Coexistence of negative photoconductivity and hysteresis in semiconducting graphene
Shendong Zhuang,
Yan Chen,
Yidong Xia,
Nujiang Tang,
Xiaoyong Xu,
Jingguo Hu,
Zhuo Chen
Affiliations
Shendong Zhuang
School of Physics, National Laboratory of Solid State Microstructures, and Collaborative Innovation Center of Advanced Microstructures, Nanjing University, No. 22 Hankou Road, Nanjing, Jiangsu, 210093, P. R. China
Yan Chen
Department of Materials Science and Engineering, National Laboratory of Solid State Microstructures, and Collaborative Innovation Center of Advanced Microstructures, No. 22 Hankou Road, Nanjing University, Nanjing, Jiangsu, 210093, P. R. China
Yidong Xia
Department of Materials Science and Engineering, National Laboratory of Solid State Microstructures, and Collaborative Innovation Center of Advanced Microstructures, No. 22 Hankou Road, Nanjing University, Nanjing, Jiangsu, 210093, P. R. China
Nujiang Tang
School of Physics, National Laboratory of Solid State Microstructures, and Collaborative Innovation Center of Advanced Microstructures, Nanjing University, No. 22 Hankou Road, Nanjing, Jiangsu, 210093, P. R. China
Xiaoyong Xu
School of Physics Science and Technology, Yangzhou University, No. 180 Siwangting Road, Yangzhou, Jiangsu, 225002, P. R. China
Jingguo Hu
School of Physics Science and Technology, Yangzhou University, No. 180 Siwangting Road, Yangzhou, Jiangsu, 225002, P. R. China
Zhuo Chen
School of Physics, National Laboratory of Solid State Microstructures, and Collaborative Innovation Center of Advanced Microstructures, Nanjing University, No. 22 Hankou Road, Nanjing, Jiangsu, 210093, P. R. China
Solution-processed graphene quantum dots (GQDs) possess a moderate bandgap, which make them a promising candidate for optoelectronics devices. However, negative photoconductivity (NPC) and hysteresis that happen in the photoelectric conversion process could be harmful to performance of the GQDs-based devices. So far, their origins and relations have remained elusive. Here, we investigate experimentally the origins of the NPC and hysteresis in GQDs.

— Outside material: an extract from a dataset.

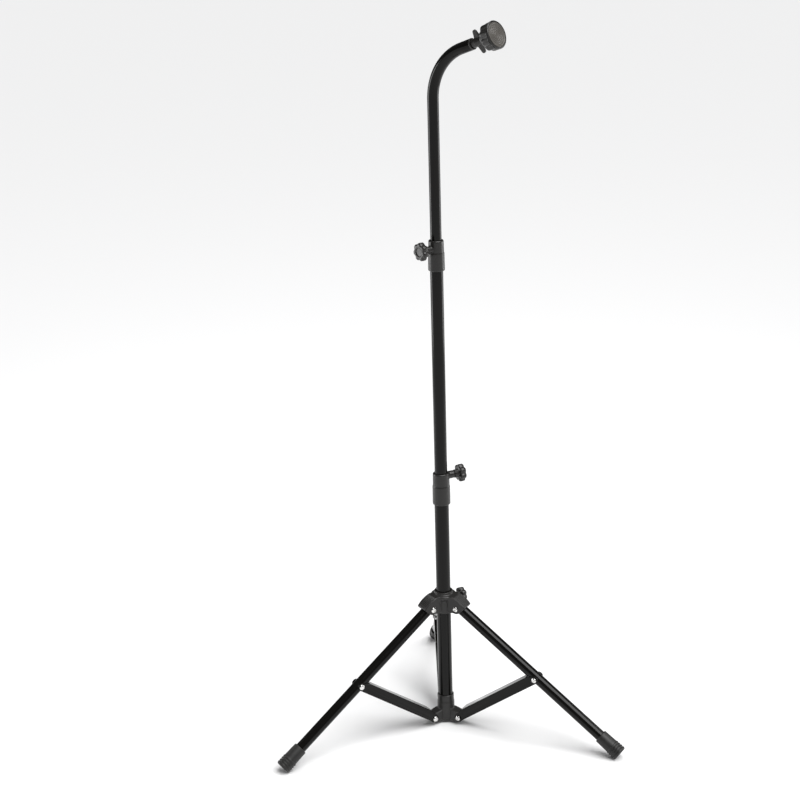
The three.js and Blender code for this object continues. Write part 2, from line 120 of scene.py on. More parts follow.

By comparing the hysteresis and photoconductance of GQDs under different relative humidity conditions, we are able to demonstrate that NPC and hysteresis coexist in GQDs and both are attributed to the carrier trapping effect of surface adsorbed moisture. We also demonstrate that GQDs could exhibit positive photoconductivity with three-order-of-magnitude reduction of hysteresis after a drying process and a subsequent encapsulation. Considering the pervasive moisture adsorption, our results may pave the way for a commercialization of semiconducting graphene-based and diverse solution-based optoelectronic devices.